Short of taking legal action or asking for a full legislative investigation into the decisions made by the Colorado Department of Insurance (DOI) in setting up the rating areas, the county would like for Hickenlooper to intervene.
“In effect, the rates that have been imposed upon us by your DOI action are inconsistent with our health care costs and experiences, are inexplicably higher than rates imposed upon others with greater health care costs and lower costs of living,” the commissioners’ letter to Hickenlooper states.
Applying the higher resort-area rates to Garfield County “can only be described as discriminatory, which we believe to be a violation of federal law,” the county contends.

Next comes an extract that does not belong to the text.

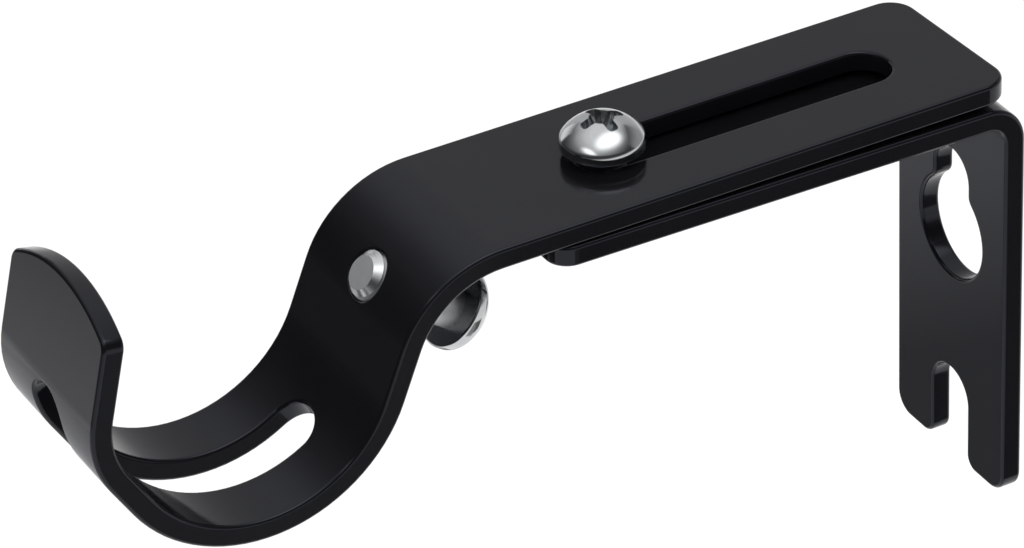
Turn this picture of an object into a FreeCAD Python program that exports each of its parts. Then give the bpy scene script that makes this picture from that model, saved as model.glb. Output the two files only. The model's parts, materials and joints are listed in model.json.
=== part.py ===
"""Adjustable curtain pole bracket: a wall bracket, a sliding hook arm and two screws.

Millimetres. +X runs along the pole, the wall is the plane Y = 0, the bracket reaches out towards -Y and
+Z is up. The origin lies on the wall face, on the centreline, between the keyhole and the fork slot.
"""
import FreeCAD, Part
import math
import os
import Sketcher
from FreeCAD import Placement, Rotation, Vector

# Driving sizes, in millimetres and degrees
SIZES = {
    # Both strips are cut from the same flat steel
    "strip_width": 20.0,
    "strip_thickness": 2.3,
    "strip_clearance": 0.1,
    # Wall bracket
    "leg_above_origin": 31.6,
    "leg_below_origin": 16.2,
    "bracket_reach": 53.6,
    "bracket_bend_inner": 2.0,
    "bracket_rise_angle": 0.8,
    "bracket_end_corner": 2.5,
    "prong_outer_corner": 2.4,
    "prong_inner_corner": 1.6,
    # Keyhole and fork slot in the wall leg
    "neck_above_origin": 17.9,
    "neck_width": 6.0,
    "neck_to_round_hole": 6.4,
    "round_hole_diameter": 11.2,
    "keyhole_shoulder": 1.4,
    "fork_seat_below_origin": 8.95,
    "fork_width": 6.5,
    # Hook arm
    "arm_setback": 1.4,
    "arm_end_corner": 2.9,
    "arm_end_skew": 2.4,
    "arm_straight": 58.0,
    "arm_bend_inner": 9.9,
    "arm_bend_angle": 67.6,
    "slant_length": 5.5,
    "cup_radius": 14.0,
    "cup_angle": 126.0,
    "front_length": 4.1,
    "lip_bend_inner": 8.6,
    "lip_bend_angle": 44.6,
    "lip_length": 8.2,
    "lip_crown": 2.65,
    "lip_corner": 1.5,
    # Slots in the hook arm
    "arm_slot_width": 6.0,
    "arm_travel": 29.7,
    "cup_slot_width": 6.0,
    "cup_slot_rear_angle": 48.0,
    "cup_slot_front_angle": 40.0,
    # Screws
    "screw_diameter": 5.0,
    "thread_clearance": 0.05,
    "head_diameter": 8.6,
    "head_rim": 1.1,
    "head_height": 3.4,
    "tip_chamfer": 0.5,
    "recess_span": 4.2,
    "recess_width": 1.1,
    "recess_depth": 1.7,
    "adjusting_screw_from_end": 10.9,
    "adjusting_screw_length": 10.0,
    "adjusting_head_gap": 0.9,
    "locking_screw_angle": 53.0,
    "locking_screw_length": 11.7,
    "locking_tip_stand_out": 0.6,
}

# How far a cut runs past the metal that it goes through
CUT_OVERRUN = 1.0

doc = FreeCAD.newDocument("curtain_pole_bracket")
sheet = doc.addObject("Spreadsheet::Sheet", "sizes")
for row, (alias, number) in enumerate(SIZES.items(), start=1):
    sheet.set("A%d" % row, alias)
    sheet.set("B%d" % row, str(number))
    sheet.setAlias("B%d" % row, alias)
doc.recompute()


def size(alias):
    """A driving size, read back from the sheet."""
    return float(sheet.get(alias))


# Heights and places that several pieces share
BRACKET_TOP = size("leg_above_origin")
ARM_UNDERSIDE = BRACKET_TOP + size("strip_clearance")
ARM_TOP = ARM_UNDERSIDE + size("strip_thickness")
THICKNESS = size("strip_thickness")
ADJUSTING_Y = size("adjusting_screw_from_end") - size("bracket_reach")
ARM_END_Y = -size("arm_setback")


def origin_plane(body, role):
    """One of the body's own origin planes, such as YZ_Plane."""
    return next(plane for plane in body.Origin.OriginFeatures if plane.Role == role)


def new_body(label):
    """An empty body whose label names the piece."""
    body = doc.addObject("PartDesign::Body", label)
    body.Label = label
    body.Placement = Placement()
    return body


def new_sketch(body, name, role, offset=None):
    """A sketch on one of the body's origin planes, moved and turned by an offset."""
    sketch = body.newObject("Sketcher::SketchObject", name)
    sketch.AttachmentSupport = [(origin_plane(body, role), "")]
    sketch.MapMode = "FlatFace"
    sketch.AttachmentOffset = offset or Placement()
    return sketch


def bind(sketch, expression, *constraint):
    """Add a driving dimension to the sketch and bind it to an expression on the sheet."""
    index = sketch.addConstraint(Sketcher.Constraint(*constraint))
    sketch.setExpression("Constraints[%d]" % index, expression)


def pad(body, name, sketch, length):
    """A pad of a length bound to the sheet, half of it on each side of the sketch."""
    feature = body.newObject("PartDesign::Pad", name)
    feature.Profile = sketch
    feature.SideType = "Symmetric"
    feature.setExpression("Length", length)
    doc.recompute()
    return feature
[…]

Last spring, the DOI set up 11 different “geographical rating areas” used to implement the ACA, or “Obamacare,” in Colorado.
The recommended zones came from an industry group called the Colorado Association of Health Plans and was essentially adopted “verbatim” by the DOI in submitting the state’s implementation plan to the U.S. Department of Health and Human Services (HHS), Garfield County alleges in its letter to the governor.
“In other words, the DOI essentially asked the HHS to approve a statewide Colorado insurance rating plan that was devised by those entities that stand to profit financially from that plan,” the county contends.
Based on that recommendation, Garfield County was placed in the Resort Rating Area 11 along with Pitkin, Eagle and Summit counties.
The result, the county claims in its letter to the governor, is health insurance premiums and deductibles that are expected to run Garfield County residents three to four times as much as they could pay for health insurance before the ACA was implemented.
Jankovsky noted that an estimated 30 percent of Garfield County’s population is uninsured.
“That number will not decrease, and will probably increase because of these high rates,” Jankovsky said. “There’s nothing affordable about the Affordable Care Act in Garfield County.”
Small businesses that are required to provide health insurance to their employees under the ACA will also be negatively impacted, according to the county.
“Soon, our small business owners will have to lay off employees in order to afford health care costs for a few remaining employers, or simply go out of business,” the county’s letter states.
The commissioners said they want to meet with Hickenlooper as soon as possible so that any adverse economic consequences can be prevented.